By the way, are you also experiencing media flashbacks to the government shutdown, which the Republican Party proudly engineered by reneging on a budget deal they had agreed to with the last-minute demand that Obama essentially repeal his signature legislative accomplishment of his first term, the Affordable Care Act? Back then, the one-sided shutdown maneuver was nearly universally portrayed as bipartisan "Washington dysfunction at its absolute worst" (ABC News), a "partisan logjam" (Wall Street Journal), and a "fiscal stalemate" (The Hill).
Yet today, even as some Republican members brag about how little they've allowed Congress to accomplish, even as a plurality of voters says the GOP's top priority is to cause trouble for the president, while a majority blame Republicans for the lack of productivity in Washington, the press still prefers to portray the Capitol Hill standstill as bipartisan "gridlock."
Because, of course, both sides are always to blame.
But they're not. Look at the Employment Non-Discrimination Act. In a rare example of fleeting bipartisanship, the bill to prohibit most employers from discriminating based on sexual orientation was approved by the Senate 64-32 last month. In the House, there are more than enough votes from both parties to pass ENDA into law, but Speaker of the House John Boehner will not allow a vote.
The same goes for immigration reform. It passed by an even larger margin in the Senate (68-32), and likely enjoys even more bipartisan support in the House. But again, Boehner won't allow members to vote on the bill. He won't even allow the House to enter into negotiations with the Senate to try to hammer out a final bill.
So how is it "gridlock" when a bipartisan, filibuster-proof majority in the Senate and a clear bipartisan majority in the House support a bill but aren't allowed to vote on its final passage?
Politically, the sabotage strategy works for Republicans. At least in the short term. Note that Obama's standing among Hispanic voters has dropped precipitously this year. Analysts assume that's because Obama hasn't delivered on his promise to pass immigration reform. That may also be because so little of the news coverage stresses the poignant fact that the bipartisan votes are there to pass immigration reform, it's just that Republican leaders in the House won't allow the "yes" vote to take place. They won't allow Obama to take credit for passing a popular law.
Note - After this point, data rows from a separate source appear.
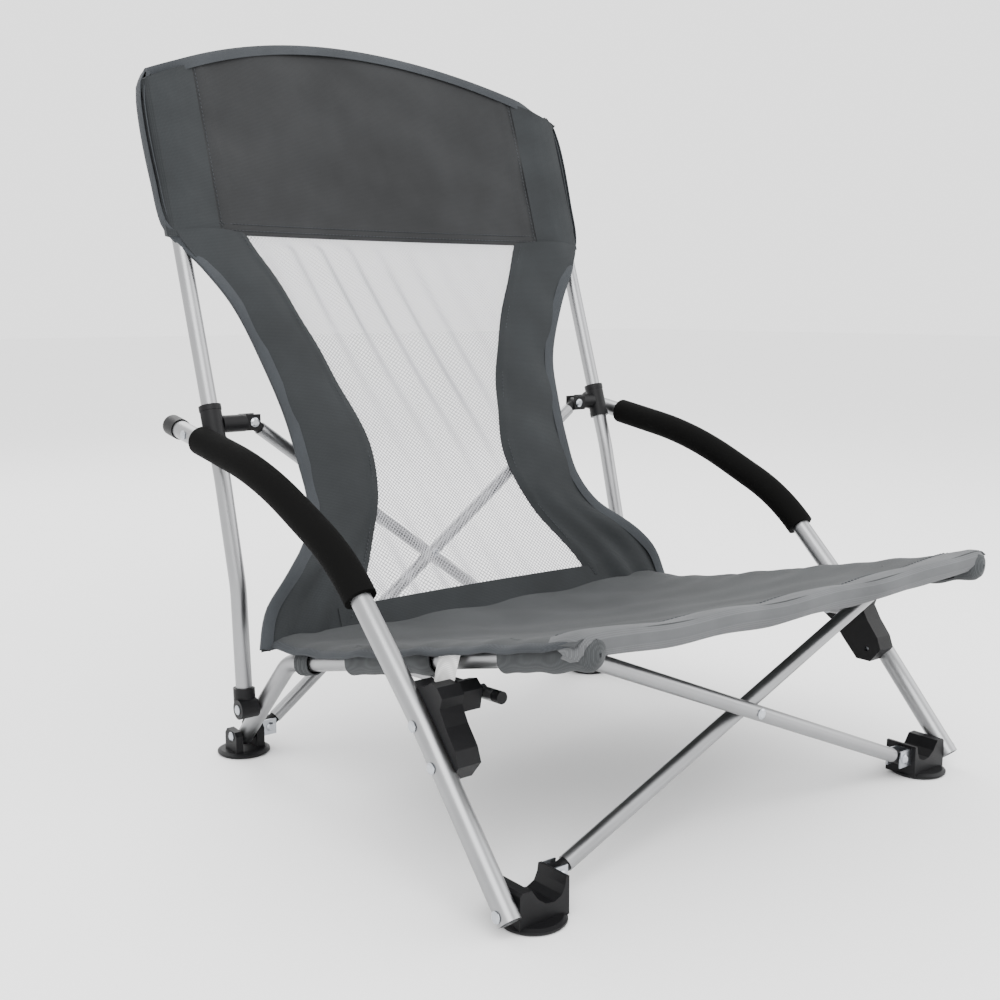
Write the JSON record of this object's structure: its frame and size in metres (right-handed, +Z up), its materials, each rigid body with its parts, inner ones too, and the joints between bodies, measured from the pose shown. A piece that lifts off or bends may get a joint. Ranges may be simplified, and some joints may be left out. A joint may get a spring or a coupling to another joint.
{
  "type": "folding camp chair",
  "caption": "Low folding camp chair with bent side tubes, crossed bars front and back, foam arm grips and a slung fabric seat and back.",
  "frame": {"origin": "on the floor under the centre of the chair's bounding box", "axes": "+X across the chair, -Y the open front of the seat, +Z up"},
  "size_m": [0.5462, 0.6333, 0.6905],
  "materials": {
    "silver_tube": "satin silver powder coat",
    "zinc_steel": "zinc plated",
    "black_plastic": "fine moulded texture",
    "grip_foam": "closed-cell foam",
    "seat_cloth": "coated polyester",
    "back_cloth": "coated polyester",
    "mesh_cloth": "open polyester mesh",
    "edge_tape": "woven binding tape",
    "label_cloth": "plain satin ribbon"
  },
  "bodies": {
    "front_foot_left": {"front_foot_left": "black_plastic", "front_foot_clevis_left": "zinc_steel", "front_foot_rivets_left": "zinc_steel"},
    "front_foot_right": {"front_foot_right": "black_plastic", "front_foot_clevis_right": "zinc_steel", "front_foot_rivets_right": "zinc_steel"},
    "front_bar_a": {"front_bar_a": "silver_tube", "front_bar_a_plugs": "black_plastic", "front_cross_rivet": "zinc_steel"},
    "front_bar_b": {"front_bar_b": "silver_tube", "front_bar_b_plugs": "black_plastic"},
    "back_bar_a": {"back_bar_a": "silver_tube", "back_bar_a_plugs": "black_plastic"},
    "back_bar_b": {"back_bar_b": "silver_tube", "back_bar_b_plugs": "black_plastic", "back_bar_rivets": "zinc_steel"},
    "rear_clevis_right": {"rear_foot_clevis_right": "zinc_steel"},
    "arm_left": {"arm_tube_left": "silver_tube", "arm_grip_left": "grip_foam", "arm_end_cap_left": "black_plastic", "side_bracket_left": "black_plastic", "arm_rivets_left": "zinc_steel", "strut_tube_left": "silver_tube", "strut_caps_left": "black_plastic", "strut_rivet_left": "zinc_steel"},
    "seat_tube_left": {"seat_side_tube_left": "silver_tube", "seat_fabric": "seat_cloth"},
    "upright_left": {"upright_tube_left": "silver_tube", "upright_fitting_left": "black_plastic", "upright_rivet_left": "zinc_steel", "back_fabric": "back_cloth"},
    "collar_left": {"slide_collar_left": "black_plastic"},
    "front_hub_left": {"front_hub_left": "black_plastic", "front_hub_clevis_left": "black_plastic", "front_hub_pin_left": "zinc_steel"},
    "collar_clevis_left": {"collar_clevis_left": "black_plastic", "collar_pin_left": "zinc_steel"},
    "arm_right": {"arm_tube_right": "silver_tube", "arm_grip_right": "grip_foam", "arm_end_cap_right": "black_plastic", "side_bracket_right": "black_plastic", "arm_rivets_right": "zinc_steel", "strut_tube_right": "silver_tube", "strut_caps_right": "black_plastic", "strut_rivet_right": "zinc_steel"},
    "seat_tube_right": {"seat_side_tube_right": "silver_tube"},
    "upright_right": {"upright_tube_right": "silver_tube", "upright_fitting_right": "black_plastic", "upright_rivet_right": "zinc_steel"},
    "collar_right": {"slide_collar_right": "black_plastic"},
    "front_hub_right": {"front_hub_right": "black_plastic", "front_hub_clevis_right": "black_plastic", "front_hub_pin_right": "zinc_steel"},
    "collar_clevis_right": {"collar_clevis_right": "black_plastic", "collar_pin_right": "zinc_steel"},
    "rear_foot_left": {"rear_foot_left": "black_plastic", "rear_foot_clevis_left": "zinc_steel", "rear_foot_rivets_left": "zinc_steel"},
    "rear_foot_right": {"rear_foot_right": "black_plastic", "rear_foot_rivets_right": "zinc_steel"}
  },
  "joints": [
    {"name": "fold", "type": "hinge", "parent": "front_foot_left", "child": "arm_left", "pos_m": [-0.26, -0.272, 0.017], "axis": [1, 0, 0], "range_deg": [0, 31.34], "deforming": ["seat_fabric", "back_fabric"]},
    {"name": "seat_tube_fold_left", "type": "hinge", "parent": "arm_left", "child": "seat_tube_left", "pos_m": [-0.223, -0.03861, 0.13344], "axis": [1, 0, 0], "range_deg": [-73.14, 0]},
    {"name": "rear_foot_turn_left", "type": "hinge", "parent": "seat_tube_left", "child": "rear_foot_left", "pos_m": [-0.223, 0.162, 0.019], "axis": [1, 0, 0], "range_deg": [0, 41.8]},
    {"name": "upright_fold_left", "type": "hinge", "parent": "seat_tube_left", "child": "upright_left", "pos_m": [-0.239, 0.1259, 0.056], "axis": [1, 0, 0], "range_deg": [0, 52.98]},
    {"name": "collar_slide_left", "type": "slide", "parent": "upright_left", "child": "collar_left", "axis": [0, 0.3076, 0.9515], "range_m": [0, 0.17372]},
    {"name": "arm_fold_right", "type": "hinge", "parent": "front_foot_right", "child": "arm_right", "pos_m": [0.26, -0.272, 0.017], "axis": [1, 0, 0], "range_deg": [0, 31.36]},
    {"name": "seat_tube_fold_right", "type": "hinge", "parent": "arm_right", "child": "seat_tube_right", "pos_m": [0.223, -0.03861, 0.13344], "axis": [1, 0, 0], "range_deg": [-73.14, 0]},
    {"name": "rear_foot_turn_right", "type": "hinge", "parent": "seat_tube_right", "child": "rear_foot_right", "pos_m": [0.223, 0.162, 0.019], "axis": [1, 0, 0], "range_deg": [0, 41.8]},
    {"name": "upright_fold_right", "type": "hinge", "parent": "seat_tube_right", "child": "upright_right", "pos_m": [0.239, 0.1259, 0.056], "axis": [1, 0, 0], "range_deg": [0, 52.98]},
    {"name": "collar_slide_right", "type": "slide", "parent": "upright_right", "child": "collar_right", "axis": [0, 0.3076, 0.9515], "range_m": [0, 0.17372]},
    {"name": "front_bar_a_turn", "type": "hinge", "parent": "front_foot_left", "child": "front_bar_a", "pos_m": [-0.1975, -0.25, 0.02], "axis": [0, -1, 0], "range_deg": [0, 56.01]},
    {"name": "front_cross_turn", "type": "hinge", "parent": "front_bar_a", "child": "front_bar_b", "pos_m": [0, -0.257, 0.102], "axis": [0, -1, 0], "range_deg": [-112, 0]},
    {"name": "front_foot_right_turn", "type": "hinge", "parent": "front_bar_b", "child": "front_foot_right", "pos_m": [0.1975, -0.264, 0.02], "axis": [0, -1, 0], "range_deg": [0, 56.01]},
    {"name": "front_hub_turn_right", "type": "hinge", "parent": "front_bar_a", "child": "front_hub_right", "pos_m": [0.1975, -0.25, 0.184], "axis": [0, -1, 0], "range_deg": [-56.01, 0]},
    {"name": "front_hub_turn_left", "type": "hinge", "parent": "front_bar_b", "child": "front_hub_left", "pos_m": [-0.1975, -0.264, 0.184], "axis": [0, -1, 0], "range_deg": [0, 56.01]},
    {"name": "back_bar_a_turn", "type": "hinge", "parent": "rear_foot_left", "child": "back_bar_a", "pos_m": [-0.1975, 0.169, 0.02], "axis": [0, -1, 0], "range_deg": [0, 43.66]},
    {"name": "back_cross_turn", "type": "hinge", "parent": "back_bar_a", "child": "back_bar_b", "pos_m": [0, 0.176, 0.1655], "axis": [0, -1, 0], "range_deg": [-87.31, 0]},
    {"name": "rear_clevis_turn_right", "type": "hinge", "parent": "back_bar_b", "child": "rear_clevis_right", "pos_m": [0.1975, 0.183, 0.02], "axis": [0, -1, 0], "range_deg": [0, 43.66]},
    {"name": "collar_clevis_turn_right", "type": "hinge", "parent": "back_bar_a", "child": "collar_clevis_right", "pos_m": [0.1975, 0.169, 0.311], "axis": [0, -1, 0], "range_deg": [-43.66, 0]},
    {"name": "collar_clevis_turn_left", "type": "hinge", "parent": "back_bar_b", "child": "collar_clevis_left", "pos_m": [-0.1975, 0.183, 0.311], "axis": [0, -1, 0], "range_deg": [0, 43.66]}
  ],
  "couplings": [
    {"joint": "seat_tube_fold_left", "follows": "fold", "ratio": -2.3332},
    {"joint": "rear_foot_turn_left", "follows": "fold", "ratio": 1.3332},
    {"joint": "upright_fold_left", "follows": "fold", "ratio": 1.6899},
    {"joint": "collar_slide_left", "follows": "fold", "m_per_rad": 0.31727},
    {"joint": "arm_fold_right", "follows": "fold", "ratio": 1},
    {"joint": "seat_tube_fold_right", "follows": "fold", "ratio": -2.3332},
    {"joint": "rear_foot_turn_right", "follows": "fold", "ratio": 1.3332},
    {"joint": "upright_fold_right", "follows": "fold", "ratio": 1.6899},
    {"joint": "collar_slide_right", "follows": "fold", "m_per_rad": 0.31727},
    {"joint": "front_bar_a_turn", "follows": "fold", "ratio": 1.7867},
    {"joint": "front_cross_turn", "follows": "fold", "ratio": -3.5734},
    {"joint": "front_foot_right_turn", "follows": "fold", "ratio": 1.7867},
    {"joint": "front_hub_turn_right", "follows": "fold", "ratio": -1.7867},
    {"joint": "front_hub_turn_left", "follows": "fold", "ratio": 1.7867},
    {"joint": "back_bar_a_turn", "follows": "fold", "ratio": 1.3927},
    {"joint": "back_cross_turn", "follows": "fold", "ratio": -2.7855},
    {"joint": "rear_clevis_turn_right", "follows": "fold", "ratio": 1.3927},
    {"joint": "collar_clevis_turn_right", "follows": "fold", "ratio": -1.3927},
    {"joint": "collar_clevis_turn_left", "follows": "fold", "ratio": 1.3927}
  ]
}
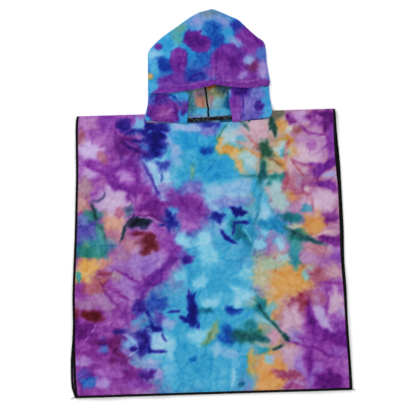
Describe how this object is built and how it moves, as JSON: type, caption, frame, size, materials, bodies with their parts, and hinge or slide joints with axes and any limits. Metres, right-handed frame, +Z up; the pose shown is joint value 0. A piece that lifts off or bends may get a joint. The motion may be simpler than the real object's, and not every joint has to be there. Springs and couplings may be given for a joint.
{
  "type": "hooded bath poncho",
  "caption": "Child's hooded bath poncho of thin tie-dyed towelling, laid flat face up: a folded body with a neck slit and a folded hood.",
  "frame": {"origin": "on the underside, below the middle of the plan", "axes": "+Z up off the surface it lies on, +Y from the hem to the hood, +X to the right as seen from above, which is the wearer's left"},
  "size_m": [0.604, 0.827, 0.0069],
  "materials": {
    "body_towelling": "matte",
    "hood_towelling": "matte",
    "overlock_thread": "matte"
  },
  "bodies": {
    "root": {"body_cloth": "body_towelling", "hood_left": "hood_towelling", "hood_right": "hood_towelling"}
  },
  "joints": []
}
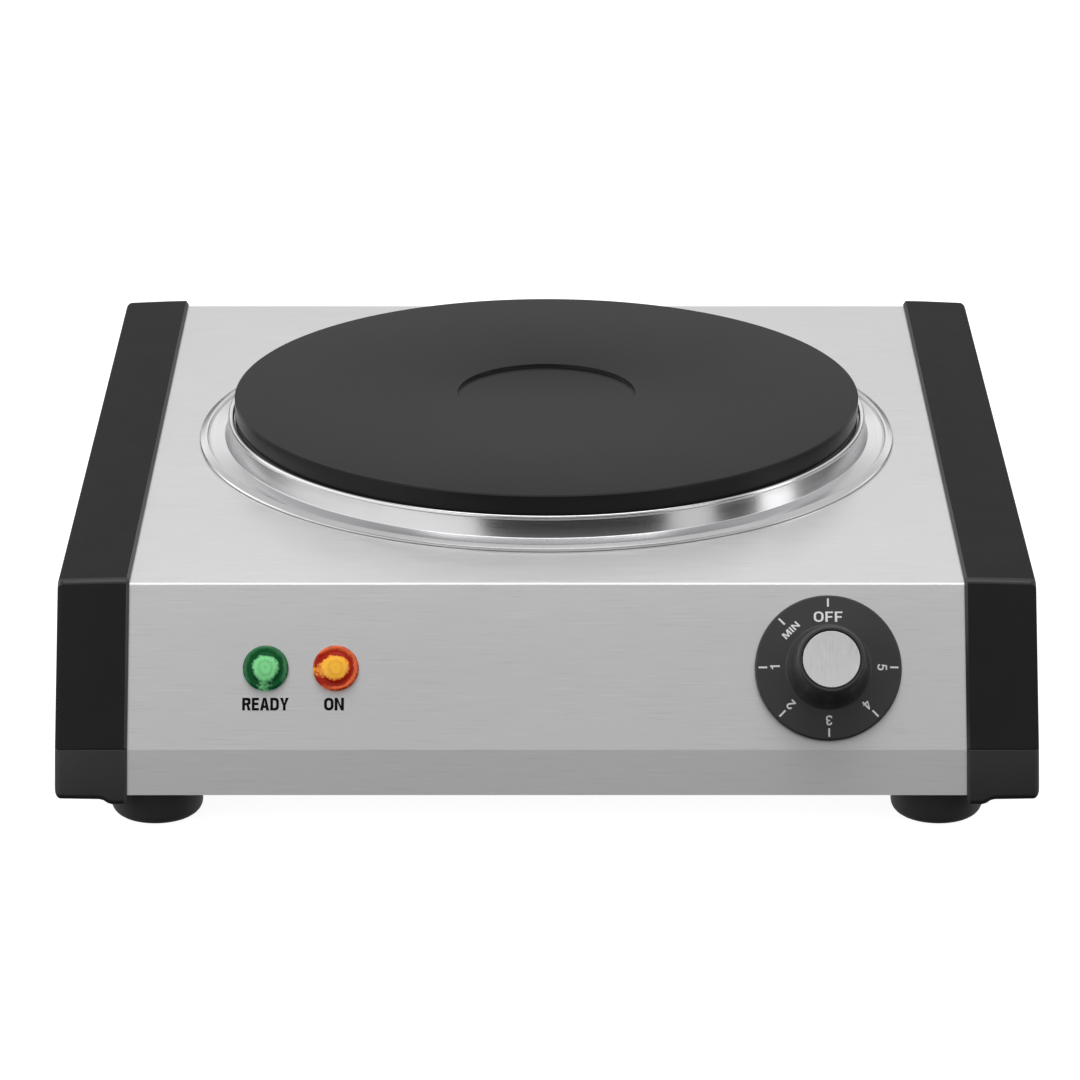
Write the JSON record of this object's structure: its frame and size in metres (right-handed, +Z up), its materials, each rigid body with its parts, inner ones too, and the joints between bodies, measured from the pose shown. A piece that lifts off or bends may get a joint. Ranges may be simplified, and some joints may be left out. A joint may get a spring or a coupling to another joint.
{
  "type": "hot plate burner",
  "caption": "Electric hot plate: a round cast-iron plate in a drip ring on a low steel housing between black end panels, with a turning control knob and indicator lamps.",
  "frame": {"origin": "on the worktop, under the middle of the body", "axes": "+Z up, +X to the user's right, -Y towards the user, where the knob and lamps are"},
  "size_m": [0.277, 0.2991, 0.0784],
  "materials": {
    "housing_steel": "satin stainless sheet, brushed from side to side",
    "end_panel_plastic": "black moulded plastic, satin",
    "galvanised_steel": "galvanised sheet, dull",
    "foot_rubber": "black rubber, matt",
    "screw_steel": "bright zinc plating",
    "cast_iron": "black heat-proof coating on cast iron, finely grained",
    "ring_steel": "pressed stainless steel, polished",
    "element_sheath": "oxidised alloy tube",
    "insulation": "pressed mineral filling, chalky",
    "ceramic": "unglazed white steatite",
    "knob_plastic": "black heat-resistant plastic with white printed marks",
    "cap_aluminium": "brushed aluminium disc",
    "brass": "bare brass",
    "green_lens": "clear green plastic, faceted inside",
    "amber_lens": "clear amber plastic, faceted inside",
    "lamp_plastic": "off-white moulded plastic",
    "gland_plastic": "black moulded nylon",
    "red_sleeve": "red glass-fibre sleeve over a copper lead",
    "white_sleeve": "white glass-fibre sleeve over a copper lead",
    "green_sleeve": "green earth lead"
  },
  "bodies": {
    "base": {"housing_shell": "housing_steel", "right_end_panel": "end_panel_plastic", "left_end_panel": "end_panel_plastic", "base_plate": "galvanised_steel", "foot_front_left": "foot_rubber", "foot_front_right": "foot_rubber", "foot_rear_left": "foot_rubber", "foot_rear_right": "foot_rubber", "foot_screw_front_left": "screw_steel", "foot_screw_front_right": "screw_steel", "foot_screw_rear_left": "screw_steel", "foot_screw_rear_right": "screw_steel", "panel_screw_front_left": "screw_steel", "panel_screw_front_right": "screw_steel", "panel_screw_rear_left": "screw_steel", "panel_screw_rear_right": "screw_steel", "base_screw_front_left": "screw_steel", "base_screw_front_right": "screw_steel", "base_screw_rear_left": "screw_steel", "base_screw_rear_right": "screw_steel", "cooking_plate": "cast_iron", "drip_ring": "ring_steel", "heating_element": "element_sheath", "insulation_disc": "insulation", "element_cover": "galvanised_steel", "element_bead_outer": "ceramic", "element_bead_inner": "ceramic", "plate_stud": "screw_steel", "cover_nut": "screw_steel", "crossbar": "galvanised_steel", "crossbar_nut": "screw_steel", "heat_shield": "galvanised_steel", "thermal_cutout": "ceramic", "thermostat_bracket": "galvanised_steel", "thermostat_stack": "ceramic", "bimetal_blade": "brass", "thermostat_screw_left": "screw_steel", "thermostat_screw_right": "screw_steel", "ready_lens": "green_lens", "ready_lamp_clip": "screw_steel", "ready_lamp_holder": "lamp_plastic", "on_lens": "amber_lens", "on_lamp_clip": "screw_steel", "on_lamp_holder": "lamp_plastic", "cord_gland": "gland_plastic", "terminal_block": "ceramic", "terminal_block_screw": "screw_steel", "earth_screw": "brass", "live_wire": "red_sleeve", "switched_wire": "red_sleeve", "lamp_feed_wire": "red_sleeve", "neutral_wire": "white_sleeve", "element_wire": "white_sleeve", "lamp_link_wire": "white_sleeve", "lamp_return_wire": "white_sleeve", "earth_wire": "green_sleeve"},
    "knob": {"control_knob": "knob_plastic", "knob_cap": "cap_aluminium", "thermostat_spindle": "brass"},
    "blade": {"contact_blade": "brass"}
  },
  "joints": [
    {"name": "knob_turn", "type": "hinge", "parent": "base", "child": "knob", "pos_m": [0.0793, -0.12935, 0.04379], "axis": [0, 0.8659, -0.5002], "range_deg": [0, 270]},
    {"name": "blade_flex", "type": "hinge", "parent": "base", "child": "blade", "pos_m": [0.0703, -0.12147, 0.03924], "axis": [0, 0.5002, 0.8659], "range_deg": [0, 3.5]}
  ],
  "couplings": [
    {"joint": "blade_flex", "follows": "knob_turn", "ratio": 0.0129}
  ]
}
And yes, it really did become a scorched-earth situation this year; a nearly across-the-board effort to sabotage Obama's every move. Republicans aren't just denying the president the ability to sign meaningful bills into law. The unprecedented minority strategy includes hardcore attempts to block his cabinet picks, executive branch appointments, and judicial nominees. And specifically, blocking judicial nominees who Republicans agree are completely qualified to sit on the federal bench.
But still unsure what the call the Republican brand of anarchy, the press continues to play dumb about the magnitude of the planned interference. For instance, amidst the sabotage, the New York Times reported that while judicial nominations remain an issue of deep contention, "Among senators of both parties, there is agreement that a president should be granted deference in picking members of his cabinet and top executive branch positions."
Last November, Republicans launched an unprecedented, preemptive campaign to make sure Susan Rice was not picked as Obama's next Secretary of State. Then they engineered an unprecedented campaign to try to stop Republican Chuck Hagel from becoming Secretary of Defense. And as late as July, two of Obama's nominated cabinet picks still hadn't received votes in the Senate, thanks to determined obstruction.
So no, contrary to the Times reporting there is no widespread agreement that presidents should be able to pick their cabinet members and top executive branch positions. There used to be. Then Republicans ripped up that pact. The Times and others just won't say so as they blame both sides for a do-nothing Congress.